I'm writing some middleware for Ring and I'm really confused as to why I have to reverse the order of the middleware.

I've found this blog post but it doesn't explain why I have to reverse it.

Here's a quick excerpt from the blog post:

(def app
  (wrap-keyword-params (wrap-params my-handler)))

The response would be:

{; Trimmed for brevity
 :params {"my_param" "54"}}

Note that the wrap keyword params didn't get called on it because the params hash didn't exist yet. But when you reverse the order of the middleware like so:

(def app
  (wrap-params (wrap-keyword-params my-handler)))

{; Trimmed for brevity
 :params {:my_param "54"}}

It works.

Could somebody please explain why you have to reverse the order of the middleware?

4 Answers 4


It helps to visualize what middleware actually is.

(defn middleware [handler]
  (fn [request]
    ;; ...
    ;; Do something to the request before sending it down the chain.
    ;; ...
    (let [response (handler request)]
      ;; ...
      ;; Do something to the response that's coming back up the chain.
      ;; ...

That right there was pretty much the a-ha moment for me.

What's confusing at first glance is that middleware isn't applied to the request, which is what you're thinking of.

Recall that a Ring app is just a function that takes a request and returns a response (which means it's a handler):

((fn [request] {:status 200, ...}) request)  ;=> response

Let's zoom out a little bit. We get another handler:

((GET "/" [] "Hello") request)  ;=> response

Let's zoom out a little more. We find the my-routes handler:

(my-routes request)  ;=> response

Well, what if you wanted to do something before sending the request to the my-routes handler? You can wrap it with another handler.

((fn [req] (println "Request came in!") (my-routes req)) request)  ;=> response

That's a little hard to read, so let's break out for clarity. We can define a function that returns that handler. Middleware are functions that take a handler and wrap it another handler. It doesn't return a response. It returns a handler that can return a response.

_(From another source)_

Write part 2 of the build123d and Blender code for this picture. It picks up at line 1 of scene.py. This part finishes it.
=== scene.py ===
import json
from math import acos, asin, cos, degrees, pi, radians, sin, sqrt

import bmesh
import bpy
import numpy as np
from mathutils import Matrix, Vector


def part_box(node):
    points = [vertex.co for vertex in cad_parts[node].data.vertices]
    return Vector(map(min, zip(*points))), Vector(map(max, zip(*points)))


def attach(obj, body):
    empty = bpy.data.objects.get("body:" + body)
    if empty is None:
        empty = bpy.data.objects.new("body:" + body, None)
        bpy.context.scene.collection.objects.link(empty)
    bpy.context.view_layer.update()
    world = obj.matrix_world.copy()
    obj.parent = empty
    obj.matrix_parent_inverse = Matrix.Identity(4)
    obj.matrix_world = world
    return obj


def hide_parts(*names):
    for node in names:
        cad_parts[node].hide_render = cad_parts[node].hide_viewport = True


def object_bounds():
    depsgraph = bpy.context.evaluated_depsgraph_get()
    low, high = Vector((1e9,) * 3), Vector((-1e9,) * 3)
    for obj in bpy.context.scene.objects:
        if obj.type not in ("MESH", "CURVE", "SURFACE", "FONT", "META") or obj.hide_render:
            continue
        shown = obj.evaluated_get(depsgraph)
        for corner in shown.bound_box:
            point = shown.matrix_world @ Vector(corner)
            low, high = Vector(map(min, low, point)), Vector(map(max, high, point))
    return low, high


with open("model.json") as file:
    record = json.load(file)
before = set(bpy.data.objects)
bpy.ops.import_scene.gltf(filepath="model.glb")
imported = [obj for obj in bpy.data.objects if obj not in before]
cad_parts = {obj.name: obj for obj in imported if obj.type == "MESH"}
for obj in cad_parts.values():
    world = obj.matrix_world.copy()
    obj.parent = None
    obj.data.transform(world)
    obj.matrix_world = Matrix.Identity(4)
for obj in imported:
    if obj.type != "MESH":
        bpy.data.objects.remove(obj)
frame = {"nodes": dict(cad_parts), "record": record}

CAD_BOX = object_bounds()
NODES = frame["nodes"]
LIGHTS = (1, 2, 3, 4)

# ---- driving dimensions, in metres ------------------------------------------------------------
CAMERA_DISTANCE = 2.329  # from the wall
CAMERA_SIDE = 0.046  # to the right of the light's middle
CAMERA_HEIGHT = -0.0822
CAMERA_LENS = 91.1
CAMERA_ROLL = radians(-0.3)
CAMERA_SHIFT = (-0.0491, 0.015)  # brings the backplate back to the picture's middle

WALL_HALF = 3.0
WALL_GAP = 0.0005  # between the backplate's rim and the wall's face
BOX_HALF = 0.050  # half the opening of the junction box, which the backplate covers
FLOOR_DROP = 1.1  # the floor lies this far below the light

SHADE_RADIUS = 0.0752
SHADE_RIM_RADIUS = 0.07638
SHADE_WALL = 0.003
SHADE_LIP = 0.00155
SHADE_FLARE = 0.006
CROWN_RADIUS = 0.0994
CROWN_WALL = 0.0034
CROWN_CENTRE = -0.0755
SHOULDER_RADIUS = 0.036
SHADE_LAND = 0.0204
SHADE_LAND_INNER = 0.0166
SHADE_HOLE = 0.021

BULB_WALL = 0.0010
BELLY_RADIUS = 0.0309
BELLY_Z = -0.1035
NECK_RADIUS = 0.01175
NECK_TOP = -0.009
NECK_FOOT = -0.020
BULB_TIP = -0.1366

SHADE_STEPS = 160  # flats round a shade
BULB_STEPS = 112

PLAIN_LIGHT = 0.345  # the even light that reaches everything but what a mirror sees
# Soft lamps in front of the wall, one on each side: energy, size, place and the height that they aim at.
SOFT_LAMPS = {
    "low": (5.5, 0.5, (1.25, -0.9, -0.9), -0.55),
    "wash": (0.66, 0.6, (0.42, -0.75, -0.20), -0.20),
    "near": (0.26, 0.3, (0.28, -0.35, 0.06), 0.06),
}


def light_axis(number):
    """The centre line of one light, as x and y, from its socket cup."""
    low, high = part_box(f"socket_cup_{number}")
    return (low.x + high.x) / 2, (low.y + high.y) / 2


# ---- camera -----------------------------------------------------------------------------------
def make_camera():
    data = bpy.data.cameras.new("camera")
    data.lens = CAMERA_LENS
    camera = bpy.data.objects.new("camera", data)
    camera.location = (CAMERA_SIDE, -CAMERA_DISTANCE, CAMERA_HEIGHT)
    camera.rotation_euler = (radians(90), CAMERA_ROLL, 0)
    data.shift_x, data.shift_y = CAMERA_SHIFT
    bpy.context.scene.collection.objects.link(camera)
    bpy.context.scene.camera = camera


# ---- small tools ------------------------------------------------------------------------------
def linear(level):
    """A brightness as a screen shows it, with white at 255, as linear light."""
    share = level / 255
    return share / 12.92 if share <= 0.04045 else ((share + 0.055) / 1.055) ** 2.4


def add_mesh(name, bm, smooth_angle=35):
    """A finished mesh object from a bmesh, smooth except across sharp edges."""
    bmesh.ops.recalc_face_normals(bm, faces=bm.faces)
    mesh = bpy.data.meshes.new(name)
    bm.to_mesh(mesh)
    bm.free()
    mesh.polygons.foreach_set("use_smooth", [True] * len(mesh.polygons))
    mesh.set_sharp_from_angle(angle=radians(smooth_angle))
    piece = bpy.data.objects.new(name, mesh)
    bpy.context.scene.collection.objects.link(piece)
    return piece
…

(defn println-middleware [wrapped-func]
  (fn [req]
    (println "Request came in!")
    (wrapped-func req)))

((println-middleware my-route) request)  ;=> response

And if we need to do something before even println-middleware gets the request, then we can wrap it again:

((outer-middleware (println-middleware my-routes)) request)  ;=> response

The key is that my-routes, just like your my-handler, is the only named function that actually takes the request as an argument.

One final demonstration:

(handler3 (handler2 (handler1 request)))  ;=> response
((middleware1 (middleware2 (middleware3 handler1))) request)  ;=> response

I write so much because I can sympathize. But scroll back up to my first middleware example and hopefully it makes more sense.

  • 1
    I would give you 10 upvotes if I could, this helped a lot. This is similar to Pedestal's interceptors but all in one function.
    – trigoman
    Oct 10, 2018 at 21:49

The ring middleware is a series of functions which when stacked up return a handler function.

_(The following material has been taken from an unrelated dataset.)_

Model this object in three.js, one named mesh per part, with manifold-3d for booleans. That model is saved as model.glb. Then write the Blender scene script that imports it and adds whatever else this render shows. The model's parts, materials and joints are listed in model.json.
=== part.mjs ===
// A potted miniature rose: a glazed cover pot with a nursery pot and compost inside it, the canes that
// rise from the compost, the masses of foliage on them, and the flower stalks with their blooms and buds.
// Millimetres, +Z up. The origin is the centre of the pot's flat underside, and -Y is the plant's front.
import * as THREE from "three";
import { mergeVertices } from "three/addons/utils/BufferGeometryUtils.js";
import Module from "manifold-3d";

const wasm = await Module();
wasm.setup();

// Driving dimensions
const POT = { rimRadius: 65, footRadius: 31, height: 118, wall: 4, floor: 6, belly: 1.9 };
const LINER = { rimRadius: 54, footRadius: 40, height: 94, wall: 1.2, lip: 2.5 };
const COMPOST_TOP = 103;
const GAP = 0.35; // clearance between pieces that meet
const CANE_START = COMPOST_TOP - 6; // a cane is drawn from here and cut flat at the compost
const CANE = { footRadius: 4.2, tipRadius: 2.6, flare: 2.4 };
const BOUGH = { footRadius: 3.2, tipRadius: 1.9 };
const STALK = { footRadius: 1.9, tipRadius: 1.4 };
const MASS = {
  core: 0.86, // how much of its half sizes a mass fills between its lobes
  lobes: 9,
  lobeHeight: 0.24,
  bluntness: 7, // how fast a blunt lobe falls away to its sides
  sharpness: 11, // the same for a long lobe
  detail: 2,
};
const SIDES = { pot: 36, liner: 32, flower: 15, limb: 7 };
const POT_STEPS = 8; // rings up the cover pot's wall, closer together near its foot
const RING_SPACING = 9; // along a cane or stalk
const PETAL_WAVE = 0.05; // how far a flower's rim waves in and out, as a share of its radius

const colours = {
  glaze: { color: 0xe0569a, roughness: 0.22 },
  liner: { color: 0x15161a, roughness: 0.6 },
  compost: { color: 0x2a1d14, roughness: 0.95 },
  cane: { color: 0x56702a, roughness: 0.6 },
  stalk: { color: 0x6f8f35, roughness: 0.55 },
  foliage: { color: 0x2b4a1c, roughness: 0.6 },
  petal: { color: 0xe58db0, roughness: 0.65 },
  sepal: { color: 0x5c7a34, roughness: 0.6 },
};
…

The section of the article that answers your question:

In case of Ring wrappers, typically we have “before” decorators that perform some preparations before calling the “real” business function. Since they are higher order functions and not direct function calls, they are applied in reversed order. If one depends on the other, the dependent one needs to be on the “inside”.

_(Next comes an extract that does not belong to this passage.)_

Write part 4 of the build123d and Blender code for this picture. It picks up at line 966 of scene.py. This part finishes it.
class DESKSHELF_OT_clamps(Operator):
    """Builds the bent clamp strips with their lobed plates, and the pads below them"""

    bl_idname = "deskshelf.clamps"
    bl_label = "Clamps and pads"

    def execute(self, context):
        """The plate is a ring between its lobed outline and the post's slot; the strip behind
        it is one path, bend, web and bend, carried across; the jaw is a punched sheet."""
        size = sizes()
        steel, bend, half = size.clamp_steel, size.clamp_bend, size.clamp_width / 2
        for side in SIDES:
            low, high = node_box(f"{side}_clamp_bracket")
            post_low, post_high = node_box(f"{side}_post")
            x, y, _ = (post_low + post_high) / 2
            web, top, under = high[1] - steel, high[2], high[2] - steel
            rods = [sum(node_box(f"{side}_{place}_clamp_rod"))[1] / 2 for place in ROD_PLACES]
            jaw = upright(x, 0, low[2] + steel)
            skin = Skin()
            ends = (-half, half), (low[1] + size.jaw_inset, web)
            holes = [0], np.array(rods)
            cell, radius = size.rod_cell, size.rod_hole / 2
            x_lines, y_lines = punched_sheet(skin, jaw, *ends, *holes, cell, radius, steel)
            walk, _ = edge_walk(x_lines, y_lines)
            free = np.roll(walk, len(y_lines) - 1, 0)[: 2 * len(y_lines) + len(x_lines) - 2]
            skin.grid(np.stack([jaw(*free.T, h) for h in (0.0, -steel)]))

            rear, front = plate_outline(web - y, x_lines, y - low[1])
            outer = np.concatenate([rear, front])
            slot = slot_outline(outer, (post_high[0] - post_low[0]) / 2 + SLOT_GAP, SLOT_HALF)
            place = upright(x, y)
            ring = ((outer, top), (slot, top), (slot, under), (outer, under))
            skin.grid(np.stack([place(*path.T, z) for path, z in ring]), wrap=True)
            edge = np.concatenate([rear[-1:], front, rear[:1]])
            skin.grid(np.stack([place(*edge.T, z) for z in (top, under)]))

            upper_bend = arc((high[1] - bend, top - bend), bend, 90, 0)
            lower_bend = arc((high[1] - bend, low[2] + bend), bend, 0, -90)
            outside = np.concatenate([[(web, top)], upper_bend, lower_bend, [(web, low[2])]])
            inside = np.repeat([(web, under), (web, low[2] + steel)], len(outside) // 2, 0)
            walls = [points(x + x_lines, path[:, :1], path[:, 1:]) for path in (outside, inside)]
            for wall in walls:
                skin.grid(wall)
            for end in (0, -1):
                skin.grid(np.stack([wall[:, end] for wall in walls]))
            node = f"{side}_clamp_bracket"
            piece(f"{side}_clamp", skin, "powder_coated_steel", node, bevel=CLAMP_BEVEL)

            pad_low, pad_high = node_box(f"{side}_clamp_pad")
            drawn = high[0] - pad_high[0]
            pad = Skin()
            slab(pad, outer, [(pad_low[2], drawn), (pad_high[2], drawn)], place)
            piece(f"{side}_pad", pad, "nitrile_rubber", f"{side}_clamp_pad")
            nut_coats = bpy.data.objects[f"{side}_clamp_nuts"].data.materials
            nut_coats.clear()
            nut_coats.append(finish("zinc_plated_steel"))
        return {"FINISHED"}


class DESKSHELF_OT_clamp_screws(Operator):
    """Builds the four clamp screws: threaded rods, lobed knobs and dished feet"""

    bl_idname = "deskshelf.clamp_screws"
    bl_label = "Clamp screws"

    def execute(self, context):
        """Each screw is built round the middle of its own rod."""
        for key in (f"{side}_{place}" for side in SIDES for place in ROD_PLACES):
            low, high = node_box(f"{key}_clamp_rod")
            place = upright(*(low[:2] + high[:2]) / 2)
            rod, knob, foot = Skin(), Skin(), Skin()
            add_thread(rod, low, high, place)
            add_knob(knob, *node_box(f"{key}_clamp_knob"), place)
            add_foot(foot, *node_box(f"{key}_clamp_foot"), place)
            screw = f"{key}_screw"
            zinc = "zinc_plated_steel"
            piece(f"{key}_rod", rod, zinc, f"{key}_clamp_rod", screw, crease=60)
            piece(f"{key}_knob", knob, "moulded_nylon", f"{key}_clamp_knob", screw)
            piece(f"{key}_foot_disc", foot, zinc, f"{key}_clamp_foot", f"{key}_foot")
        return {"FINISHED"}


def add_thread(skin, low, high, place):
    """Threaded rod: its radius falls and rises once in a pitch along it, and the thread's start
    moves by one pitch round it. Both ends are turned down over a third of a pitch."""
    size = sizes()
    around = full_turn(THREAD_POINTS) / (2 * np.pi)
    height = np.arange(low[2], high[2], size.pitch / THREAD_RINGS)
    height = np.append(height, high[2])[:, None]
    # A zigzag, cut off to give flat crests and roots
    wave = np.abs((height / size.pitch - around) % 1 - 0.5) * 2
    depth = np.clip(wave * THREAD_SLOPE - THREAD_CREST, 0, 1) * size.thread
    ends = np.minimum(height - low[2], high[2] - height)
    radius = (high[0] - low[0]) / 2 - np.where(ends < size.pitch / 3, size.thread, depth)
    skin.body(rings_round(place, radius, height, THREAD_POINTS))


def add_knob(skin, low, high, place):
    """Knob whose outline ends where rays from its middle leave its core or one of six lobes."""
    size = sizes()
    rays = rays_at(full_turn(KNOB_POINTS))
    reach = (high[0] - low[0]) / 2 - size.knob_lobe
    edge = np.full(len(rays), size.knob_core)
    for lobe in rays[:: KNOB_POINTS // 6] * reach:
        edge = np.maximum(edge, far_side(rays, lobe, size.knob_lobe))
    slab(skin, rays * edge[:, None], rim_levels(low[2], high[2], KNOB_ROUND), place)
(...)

Here is a contrived example:

(let [post-wrap (fn [handler]
                  (fn [request]
                    (str (handler request) ", post-wrapped")))
      pre-wrap (fn [handler]
                 (fn [request]
                   (handler (str request ", pre-wrapped"))))
      around (fn [handler]
               (fn [request]
                 (str (handler (str request ", pre-around")) ", post-around")))
      handler (-> (pre-wrap identity)
  (println (handler "(this was the input)")))

This prints and returns:

(this was the input), pre-around, pre-wrapped, post-wrapped, post-around

As you may know the ring app is actually just a function that receives a request map and returns a response map.

In the first case the order in which the functions are applied is this:

request -> [wrap-keyword-params -> wrap-params -> my-handler] -> response

wrap-keyword-params looks for the key :params in the request but it's not there since wrap-params is the one who adds that key based on the "urlencoded parameters from the query string and form body".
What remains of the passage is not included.